Twenty-five percent is a number that might have you thinking about your yard a little differently this year. That’s how much Gov. Jerry Brown has ordered urban areas in California to cut back their water use, inspiring visions of brown lawns and prickly cactus.
Rachel Young wants to change that view. She is director of horticulture and garden operations at Descanso Gardens in La Cañada-Flintridge, where a new Center Circle demonstration garden showcases drought-tolerant landscaping for “a future Los Angeles.”
The garden features colorful Southern California natives and drought-friendly plants from other parts of the world that share our climate (there is even grass!), but not all of the focus is on the plants. Equally important are features that help water percolate into the ground and replenish groundwater supply, rather than running off into storm drains. Paths are decomposed granite instead of concrete. Garden walls are “gabions,” wall-shaped cages filled with rocks that let water through. And a bioswale – a dry river bed planted with greens – helps catch and filter water back into the ground.
Descanso visitors inspired to make changes at home can attend lectures, pick up information about drought-tolerant gardening, buy drought-tolerant plants (with care instructions) and learn about county and city rebates. And Young has some advice to get you started.
Start saving now.
“One of the simplest things you can do is just mulch,” Young says. “You can do that without changing your garden at all.” Apply bark, moss, pebbles or even recycled decorative glass chunks over bare ground in flower beds – and even in potted plants – and you’ll need 30 percent less water.
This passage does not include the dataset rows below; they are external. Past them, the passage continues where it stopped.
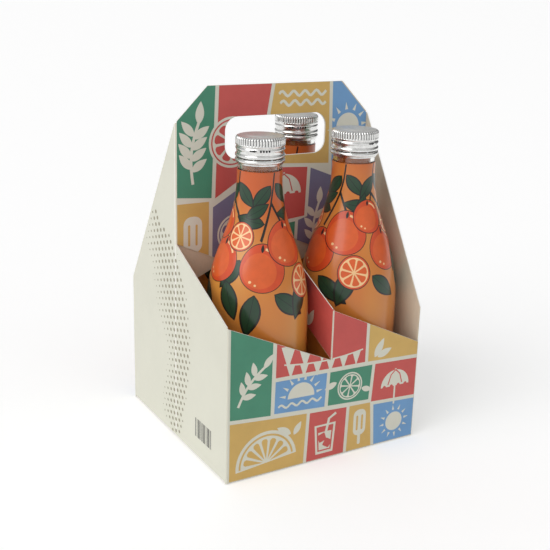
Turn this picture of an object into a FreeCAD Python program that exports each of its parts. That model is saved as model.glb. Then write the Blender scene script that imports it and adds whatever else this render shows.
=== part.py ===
"""Four-cell bottle carrier folded from one sheet of board, holding four capped glass bottles.

The frame has its origin on the floor under the middle of the carrier. +Z is up, +X runs to the right
along the front panel and -Y points to the front. All sizes are in millimetres.
"""

import FreeCAD, Part
import math
import os

from FreeCAD import Vector

# Carrier sheet
board = 0.6                      # thickness of the sheet
slack_across = 11.4              # room to spare along X for two bottles side by side
slack_deep = 12.4                # the same along Y
fold_radius = 0.4                # inside radius of every crease
split_shift = 2.0                # the front's middle crease stands this far right of centre
low_height = 63.1                # low end of the saw-tooth cut in front and back
cut_rise = 30.4                  # climb of the saw-tooth cut over one panel half
side_corner_height = 83.9        # tall corner of each side wall
handle_height = 213.9            # top edge of the handle above the floor
handle_bevel_width = 20.0        # bevel at the handle's top corners, along X
handle_bevel_drop = 20.0         # the same bevel, along Z
handle_end_gap = 0.6             # free end of a handle panel to the wall beside it
hole_width = 69.0
hole_height = 24.7
hole_corner = 8.0
hole_below_top = 18.2            # top of the hand hole to the top of the handle
base_seam = 1.0                  # gap where two base flaps meet
flap_inset = 1.6                 # base flap's side to the carton's corner
flap_taper = 2.5                 # how much more the flap's side is cut back at its free end
glue_flap_width = 16.0
glue_flap_inset = 4.0            # glue flap's ends to the ends of the corner it closes
glue_flap_bevel = 6.0

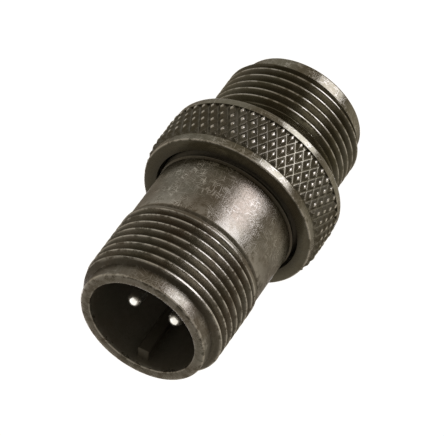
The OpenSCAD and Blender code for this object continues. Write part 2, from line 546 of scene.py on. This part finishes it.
def build_rear_insert():
    body = solid(
        "rear_insert_moulded",
        [(0.02, 15.60), (6.17, 15.60), (6.25, 15.68), (6.25, 19.85), (6.22, 19.92), (6.15, 19.95), (0.02, 19.95)],
        120, caps=(True, True),
    )
    tools = [
        solid(
            "hole",
            [(0.02, 15.0), (1.25, 15.0), (1.25, 19.80), (1.45, 19.95), (1.45, 21.0), (0.02, 21.0)],
            56, (s * HALF_SPACING, 0), (True, True),
        )
        for s in (-1, 1)
    ]
    return cut(body, tools)


def build_washer():
    return solid(
        "washer_pressed",
        [(4.46, 20.0), (6.17, 20.0), (6.21, 20.015), (6.23, 20.06), (6.23, 20.49), (6.21, 20.535),
         (6.17, 20.55), (4.46, 20.55), (4.42, 20.535), (4.40, 20.49), (4.40, 20.06), (4.42, 20.015)],
        144,
    )


def build_retaining_ring():
    body = solid(
        "ring_coiled",
        [(5.56, 20.65), (6.57, 20.65), (6.61, 20.665), (6.63, 20.71), (6.63, 21.39), (6.61, 21.435),
         (6.57, 21.45), (5.56, 21.45), (5.52, 21.435), (5.50, 21.39), (5.50, 20.71), (5.52, 20.665)],
        160,
    )
    bm = bmesh.new()
    zs = (LENGTH - 22.5, LENGTH - 19.6)
    corners = [(0, 0), (-3.4, -9), (3.4, -9)]
    vs = [[bm.verts.new((x * MM, y * MM, z * MM)) for x, y in corners] for z in zs]
    bm.faces.new(vs[0][::-1])
    bm.faces.new(vs[1])
    for i in range(3):
        j = (i + 1) % 3
        bm.faces.new([vs[0][i], vs[0][j], vs[1][j], vs[1][i]])
    bmesh.ops.recalc_face_normals(bm, faces=bm.faces)
    wedge = bpy.data.meshes.new("wedge")
    bm.to_mesh(wedge)
    bm.free()
    return cut(body, [wedge])


# ---------------------------------------------------------------- materials


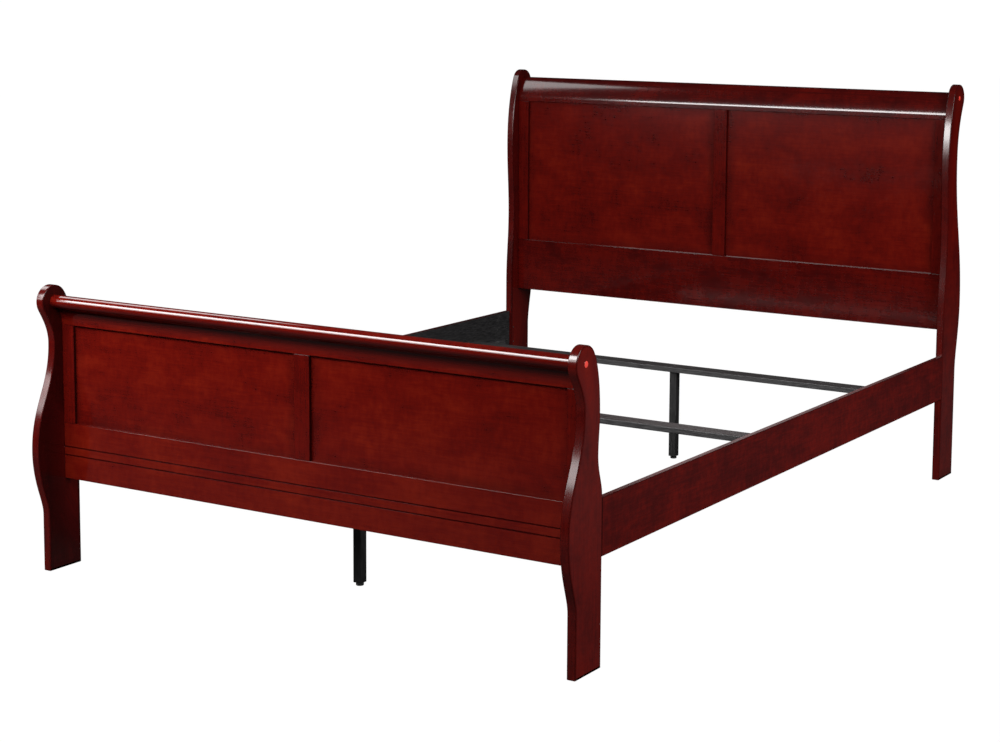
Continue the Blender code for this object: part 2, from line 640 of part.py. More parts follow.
# ---------------------------------------------------------------- the bed
def build():
    clear_scene()
    mats = {
        "post": material("cherry_post", (0.115, 0.010, 0.008), 0.22),
        "rail": material("cherry_rail", (0.120, 0.010, 0.008), 0.22),
        "panel": material("cherry_panel", (0.145, 0.012, 0.009), 0.25),
        "side_rail": material("cherry_side_rail", (0.105, 0.011, 0.009), 0.25),
        "plug": material("cherry_plug", (0.300, 0.020, 0.012), 0.18),
        "black_wood": material("black_wood", (0.014, 0.013, 0.013), 0.45),
        "black_leg": material("black_leg", (0.010, 0.010, 0.011), 0.35),
        "steel": material("zinc_steel", (0.42, 0.40, 0.37), 0.35, 1.0),
        "foot": material("black_foot", (0.008, 0.008, 0.008), 0.50),
    }
    head_scroll = Scroll(HEADBOARD_SCROLL_OUT, HEADBOARD_HEIGHT, *HEADBOARD_ROLL)
    head_post = board_post_outline(HEADBOARD_HEIGHT, head_scroll, LEG_DEPTH + HEADBOARD_BULGE,
                                   HEADBOARD_NECK_OUT, HEADBOARD_FLARE_DROP, HEADBOARD_BELLY,
                                   HEADBOARD_NECK, HEADBOARD_NECK_PULL, HEADBOARD_BACK)
    head = Board("headboard", HEAD_LEG_INNER, 1, HEADBOARD_FRAME_SETBACK,
                 (HEADBOARD_RAIL_BOTTOM, HEADBOARD_RAIL_TOP, HEADBOARD_TOP_RAIL_BOTTOM),
                 head_scroll, head_post)
    foot_scroll = Scroll(FOOTBOARD_SCROLL_OUT, FOOTBOARD_HEIGHT, *FOOTBOARD_ROLL)
    foot_post = board_post_outline(FOOTBOARD_HEIGHT, foot_scroll, LEG_DEPTH + FOOTBOARD_BULGE,
                                   FOOTBOARD_NECK_OUT, FOOTBOARD_FLARE_DROP, FOOTBOARD_BELLY,
                                   FOOTBOARD_NECK, FOOTBOARD_NECK_PULL, FOOTBOARD_BACK)
    foot = Board("footboard", FOOT_LEG_INNER, -1, FOOTBOARD_FRAME_SETBACK,
                 (FOOTBOARD_RAIL_BOTTOM, FOOTBOARD_RAIL_TOP, FOOTBOARD_TOP_RAIL_BOTTOM),
                 foot_scroll, foot_post, BEAD_HEIGHTS)
    for board in (head, foot):
        make_board(board, mats)
    for side, label in ((-1, "left"), (1, "right")):
        make_side_rail(side, label, (head, foot), mats)
    for row in SLAT_FROM_FOOT:
        make_slat(row, mats)


build()
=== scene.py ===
# %% [markdown]
# # A lacquered cherry sleigh bed
#
# The bed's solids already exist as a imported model, in metres, +Z up, +Y towards the headboard.
# Here they get their finish: rounded arrises, smooth scrolls, stained and lacquered wood, black
# painted slats, plated steel. Places come from the model's boxes, so the fine pieces sit where the
# solids do.

import bmesh
import bpy
import numpy as np
from mathutils import Matrix, Vector


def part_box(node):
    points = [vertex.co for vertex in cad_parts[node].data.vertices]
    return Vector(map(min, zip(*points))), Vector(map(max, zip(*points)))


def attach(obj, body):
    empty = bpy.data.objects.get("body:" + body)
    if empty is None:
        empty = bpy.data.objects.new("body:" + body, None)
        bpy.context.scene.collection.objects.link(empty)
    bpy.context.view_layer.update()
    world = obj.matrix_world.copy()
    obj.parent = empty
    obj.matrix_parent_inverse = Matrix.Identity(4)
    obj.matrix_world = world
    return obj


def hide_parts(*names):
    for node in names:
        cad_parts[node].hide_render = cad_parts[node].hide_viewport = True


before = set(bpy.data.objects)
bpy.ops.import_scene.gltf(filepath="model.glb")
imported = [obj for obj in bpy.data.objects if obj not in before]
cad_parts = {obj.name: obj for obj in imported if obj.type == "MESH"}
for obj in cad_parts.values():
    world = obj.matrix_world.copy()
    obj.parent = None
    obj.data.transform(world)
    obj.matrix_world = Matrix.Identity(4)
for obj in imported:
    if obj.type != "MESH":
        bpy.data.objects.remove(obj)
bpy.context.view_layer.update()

# %% [markdown]
# ## Places
#
# The places that follow are read from the solids' boxes. A box doesn't show how a section curves,
# so the sizes of curves are written out. A point of an end board is described by how far it lies
# outwards from the legs' mattress face, so the headboard and the footboard can share their
# functions: at the head outwards is +Y, and at the foot it is -Y.

# %% Boxes and sizes
def low(node):
    return np.array(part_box(node)[0])


def high(node):
    return np.array(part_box(node)[1])


X, Y, Z = 0, 1, 2
POST_OUTER = high("headboard_post_right")[X]
POST_INNER = low("headboard_post_right")[X]
RAIL_INNER = low("side_rail_right")[X]
HEAD_LEG_FACE = low("headboard_post_right")[Y]
FOOT_LEG_FACE = high("footboard_post_right")[Y]
HEAD_TOP = high("headboard_post_right")[Z]
FOOT_TOP = high("footboard_post_right")[Z]
LEG_DEPTH = 0.110
SCROLL_RADIUS = 0.042
print("posts:", POST_INNER, POST_OUTER, "leg faces:", HEAD_LEG_FACE, FOOT_LEG_FACE)

# %% [markdown]
# ## Camera
#
# The bed is seen from its right front corner, a little above the headboard, with a long lens.
# Turning about Z, then tipping about X, then a touch of roll keeps each angle readable.

# %% The camera
SENSOR_WIDTH, LENS = 36.0, 73.75
SHIFT_X, SHIFT_Y = -0.0839, -0.1356
EYE = (3.0164, -4.8680, 1.5134)
TURN, TIP, ROLL = 0.5351, np.pi / 2 - 0.1215, 0.0101

camera_data = bpy.data.cameras.new("camera")
camera_data.sensor_width = SENSOR_WIDTH
camera_data.lens = LENS
camera_data.shift_x = SHIFT_X
camera_data.shift_y = SHIFT_Y
camera = bpy.data.objects.new("camera", camera_data)
bpy.context.scene.collection.objects.link(camera)
camera.matrix_world = (Matrix.Translation(EYE) @ Matrix.Rotation(TURN, 4, "Z")
                       @ Matrix.Rotation(TIP, 4, "X") @ Matrix.Rotation(ROLL, 4, "Z"))
bpy.context.scene.camera = camera
print("camera at", EYE, "with a lens of", LENS, "mm")

# %% [markdown]
# ## Light
#
# Lacquer shows its lamps. A long softbox stands at the front left and draws one bright line along
# each rolled edge. A dimmer strip below it only widens that reflection. One overhead at the left
# draws a second line. The rest lift the floor and the faces that look right, forwards and back. The
# surroundings stay dim, so the red keeps its depth.

# %% Lamps
def softbox(name, place, target, size, brightness, tip=0.0, mirrored=True, lights=True):
    """An area lamp. brightness is its surface's: the watts over pi times its area.

    tip turns it in its own plane, in radians, and a positive one lowers the end at -X.
    A lamp that isn't mirrored lights the bed but leaves no reflection in the lacquer. One that
    doesn't light only draws a reflection, like a sheet of white card.
    """
    data = bpy.data.lights.new(name, "AREA")
    data.shape = "RECTANGLE"
    data.size, data.size_y = size
    data.energy = brightness * np.pi * size[0] * size[1]
    lamp = bpy.data.objects.new(name, data)
    aim = (Vector(target) - Vector(place)).to_track_quat("-Z", "Y").to_matrix().to_4x4()
    lamp.matrix_world = Matrix.Translation(place) @ aim @ Matrix.Rotation(tip, 4, "Z")
    lamp.visible_camera = False
    lamp.visible_glossy = mirrored
    lamp.visible_diffuse = lights
    bpy.context.scene.collection.objects.link(lamp)


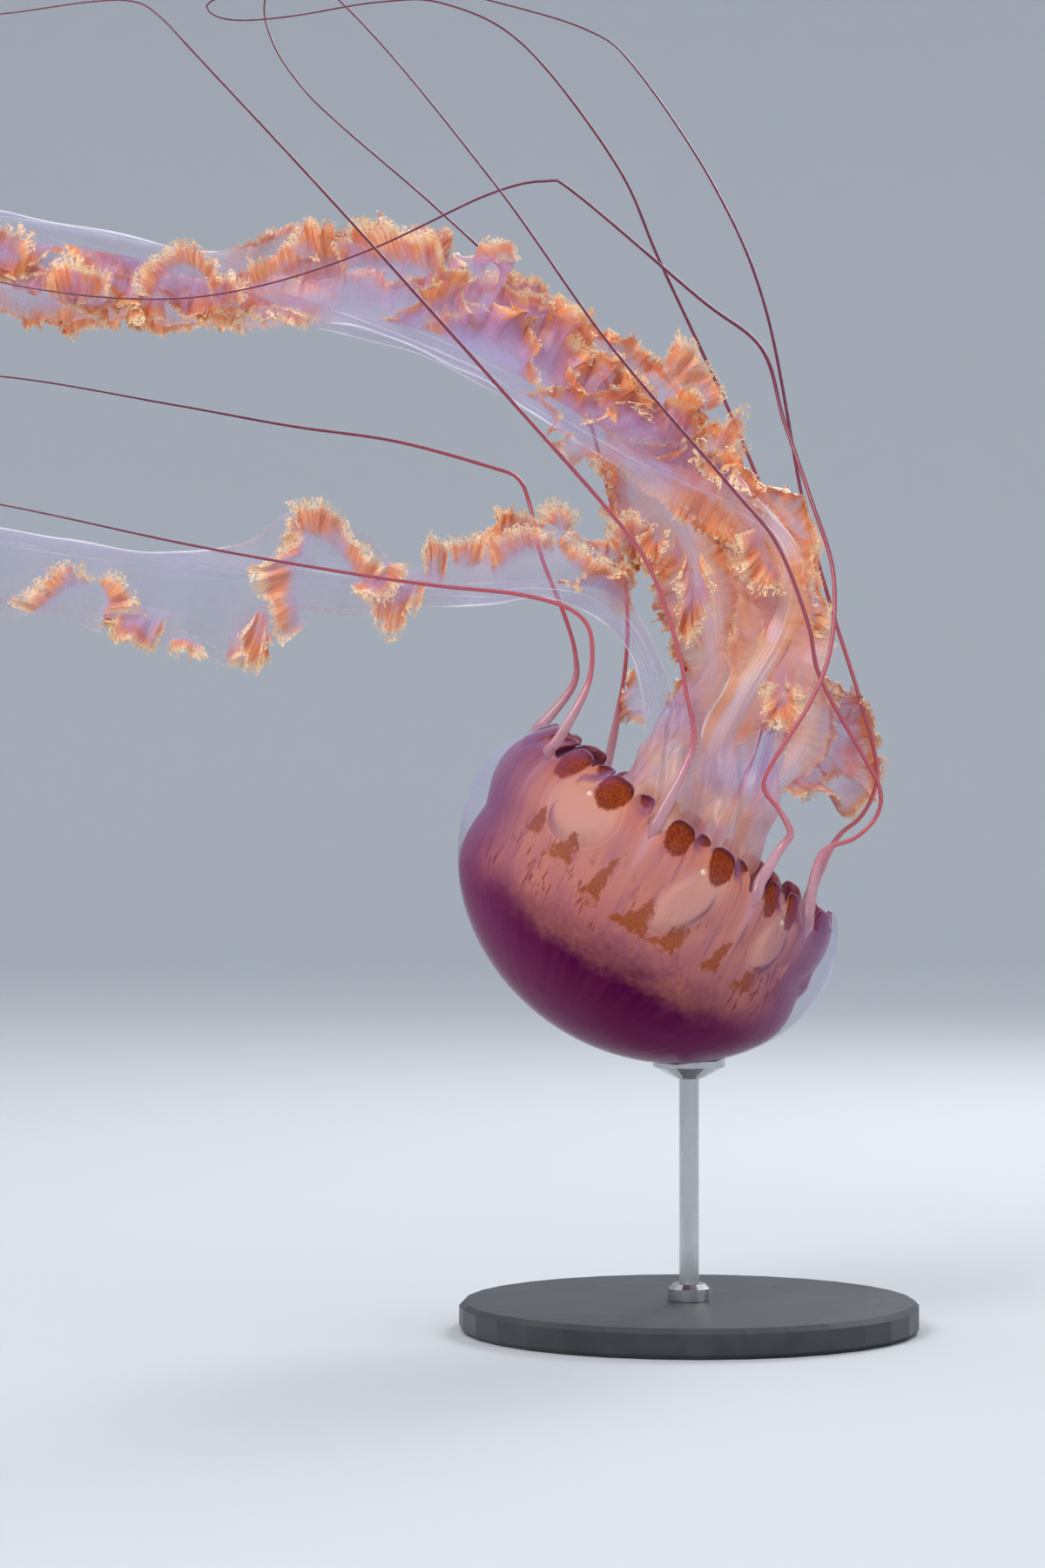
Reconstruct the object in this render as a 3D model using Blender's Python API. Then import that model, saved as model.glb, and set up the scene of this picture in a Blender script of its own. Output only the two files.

Check your irrigation regularly. Your plants don’t need water until the ground is dry six inches down, Young says. Dig in, and if the dirt is still damp, cut back.
Wait to plant.
Put in new plants in fall or winter for best chances of success. “Summer’s the time to think about what you want to take out of your garden,” says Young.
Pick the right spot and scale.
For your first drought-tolerant conversion, start small. “Pick a project that you can accomplish in two or three weekends,” suggests Young, such as a single flower bed. And make sure it’s a flower bed you visit often, so that it will get the attention it deserves.
Learn about your plant options.
Young favors Australian plants including Jester Conebush and Coastal Gem Grevillea, California natives such as manzanita, and “juicy” succulents like Afterglow Echeveria. Succulents are especially nice for frugal gardeners, because you can start new plants with cuttings. “It’s easy to make one plant many,” Young says. For beginners, Young recommends rosemary and lavender. “They’re tough, and you can cook with them,” she says.
The point is that while we might have to get used to having less water, we don’t have to give up gardening to do it. “We’re at a point of change in L.A.,” Young says, “and we want people to see that there’s a beautiful garden awaiting them for their future.” You can visit it at Descanso.